2. I think it’s interesting that the highest-quality European guitars are associated with an individual maker’s name, and that young luthiers try to make a career out of furthering their own names as associated with their products. In this country, however, it’s not uncommon for young luthiers to try to market their instruments under a commercial-sounding name to which they’ve subordinated their own, such as: Running Dog, Moonstone, Bear Creek, Timeless, Golden Wood, Evergreen Mountain, etc. This is an interesting cultural difference.
Another one is that since at least the 1930s, when Andres Segovia was concertizing around the world, it’s been common — in classical guitar performances or recordings — that the maker of the guitar being played is mentioned in the concert program or on the record jacket. To my knowledge this was unknown for the steel string guitar and its music until the late 1970s, when I began asking that my name be mentioned on record jackets as the maker of the guitar being played. Of course, this has a lot to do with the fact that there really was no significant steel string solo guitar outside of John Fahey, Leo Kottke and Doc Watson, until the Windham Hill label established solo guitar music as a viable musical genre in the mid 1970s.
3. Although gut-strung guitars do not and never did, strictly speaking, require “X” bracing, it undoubtedly worked to make the guitar a more successful musical instrument than the earlier, smaller, ladder-braced and fan-braced versions had been. As far as the advent of the “X” brace on American shores goes, it seems likely to me that it was noticed that (1) lightly constructed longitudinal or diagonal bracing elements made better sound than the ladder bracing which was common to earlier guitars, and that (2) diagonal bracing that bound the topwood’s fibers together in a cross-grain latticework would (3) enable guitars to survive seasonal climate changes better than braces which simply followed the grain, as fan bracing does. After all, the early American makers and players all had the greatly-changing East Coast seasons to deal with.

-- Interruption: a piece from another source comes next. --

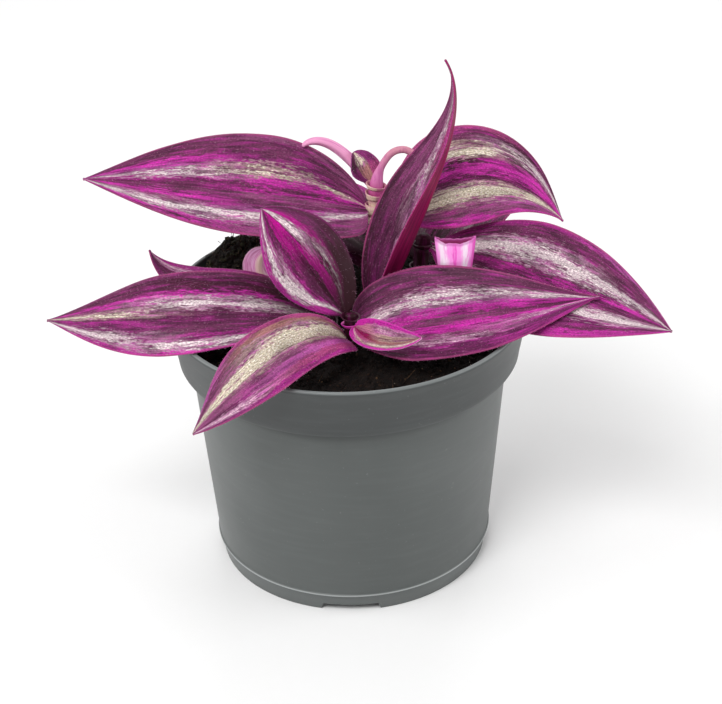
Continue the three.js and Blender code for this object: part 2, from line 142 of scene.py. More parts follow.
def stripe_stops(text: str) -> list[tuple[float, tuple]]:
    """Turn stripes across a blade into a ramp.

    Args:
        text: Each stripe's far limit and tint. The limits run from -1 at the left margin to 1 at the right
            one, as seen from the base.

    Returns:
        The ramp's stops, with the share of silver as each one's alpha.
    """
    stops = []
    start = -1.0
    for limit, tint in bands(text):
        color = tint.linear()[:3]
        silver = SILVER_SHARE.get(tint, 0.0)
        soft = min(BAND_SOFTNESS, (limit - start) * 0.25)
        first = 0.0 if start <= -1.0 else (start + soft + 1) / 2
        last = 1.0 if limit >= 1.0 else (limit - soft + 1) / 2
        inner = [(first + (last - first) * share, (*color, silver)) for share in SILVER_CORE] if silver else []
        stops += [(first, (*color, silver * SILVER_EDGE)), *inner, (last, (*color, silver * SILVER_EDGE))]
        start = limit
    return stops


# Node sheets.


class Signal:
    """A value that runs through a node tree, with the sums that the finishes are made of."""

    def __init__(self, sheet: "NodeSheet", socket: bpy.types.NodeSocket) -> None:
        """Keep the sheet and the socket that gives the value."""
        self.sheet = sheet
        self.socket = socket

    def math(self, operation: str, *others: object) -> "Signal":
        """Return a math node's result, with this value first and the others after it."""
        return self.sheet.value("ShaderNodeMath", dict(enumerate((self, *others))), operation=operation)

    def __add__(self, other: object) -> "Signal":
        """Return the sum."""
        return self.math("ADD", other)

    def __sub__(self, other: object) -> "Signal":
        """Return the difference."""
        return self.math("SUBTRACT", other)

    def __mul__(self, other: object) -> "Signal":
        """Return the product."""
        return self.math("MULTIPLY", other)

    def rest(self) -> "Signal":
        """Return what the value leaves of one."""
        return self.math("MULTIPLY_ADD", -1.0, 1.0)

    def swing(self, amount: float) -> "Signal":
        """Return the value's distance from a half, times an amount."""
        return (self - 0.5) * amount

    def aside(self) -> "Signal":
        """Return the distance from the middle of a blade, from 0 at the midrib to 1 at a margin."""
        return self.math("MULTIPLY_ADD", 2.0, -1.0).math("ABSOLUTE")

    def span(self, low: float, high: float, least: float, most: float, way: str = "LINEAR") -> "Signal":
        """Move the value from one range to another.

        Args:
            low: The value that becomes least.
            high: The value that becomes most.
            least: The low end of the new range.
            most: Its high end.
            way: The node's way between them.

        Returns:
            The new value, held within the new range.
        """
        limits = {"Value": self, "From Min": low, "From Max": high, "To Min": least, "To Max": most}
        return self.sheet.value("ShaderNodeMapRange", limits, interpolation_type=way)

    def step(self, low: float, high: float) -> "Signal":
        """Return 0 where the value is under low, 1 where it is over high, and a smooth rise between them."""
        return self.span(low, high, 0.0, 1.0, "SMOOTHSTEP")

    def part(self, axis: int) -> "Signal":
        """Return one part of a vector."""
        return self.sheet.value("ShaderNodeSeparateXYZ", {0: self}, axis)

    def scaled(self, scale: tuple, offset: tuple = (0.0, 0.0, 0.0)) -> "Signal":
        """Return a vector that is scaled and moved."""
        return self.sheet.value("ShaderNodeMapping", {"Vector": self, "Scale": scale, "Location": offset})

    def noise(self, scale: float = 1.0, detail: float = 2.0, roughness: float = 0.5) -> "Signal":
        """Return the noise at a place."""
        settings = {"Vector": self, "Scale": scale, "Detail": detail, "Roughness": roughness}
        return self.sheet.value("ShaderNodeTexNoise", settings)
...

This (4) would also have gone hand in hand with the fact that, unlike the concurrently developed Spanish classical guitar and its increasingly formal middle-class uses, Martin, Washburn, Gibson, etc. were making instruments in these greatly-changing East Coast climates for the playing of steadily increasing-scale popular and folk musical entertainments at both indoors and outdoors events. “X” bracing served the needs of wooden soundboxes played under those ambient and atmospheric conditions.
4. The DuPont company found it could make stockings and fishing line out of this new substance. But it was fishing community of Southern Spain, and the fishermen of the Spanish port of Cadiz in particular, that brought the attention of this inexpensive new guitar-string-substitute material to its guitar playing community; thus it was really the flamenco guitar players of Andalusia who discovered the nylon guitar string. My thanks to luthier and guitar authority R.E. Brune for these insights.
5. Toys, dolls, tools, furniture, paint, clay, wood, camping equipment, clothing, etc., as opposed to what might appear on a computer or television screen. It’s what Piaget called “formal operations”, which he identified as an important developmental stage in his study of how young humans grow.
6. It’s an ironic choice of a word within the context of this discussion, given that it originally meant “use of the hand to effect something”. Another irony is that “manufacture”, which has the same root [manu, mani, or manus , meaning hand], originally meant “the making of something by hand”. These things are manifestly so.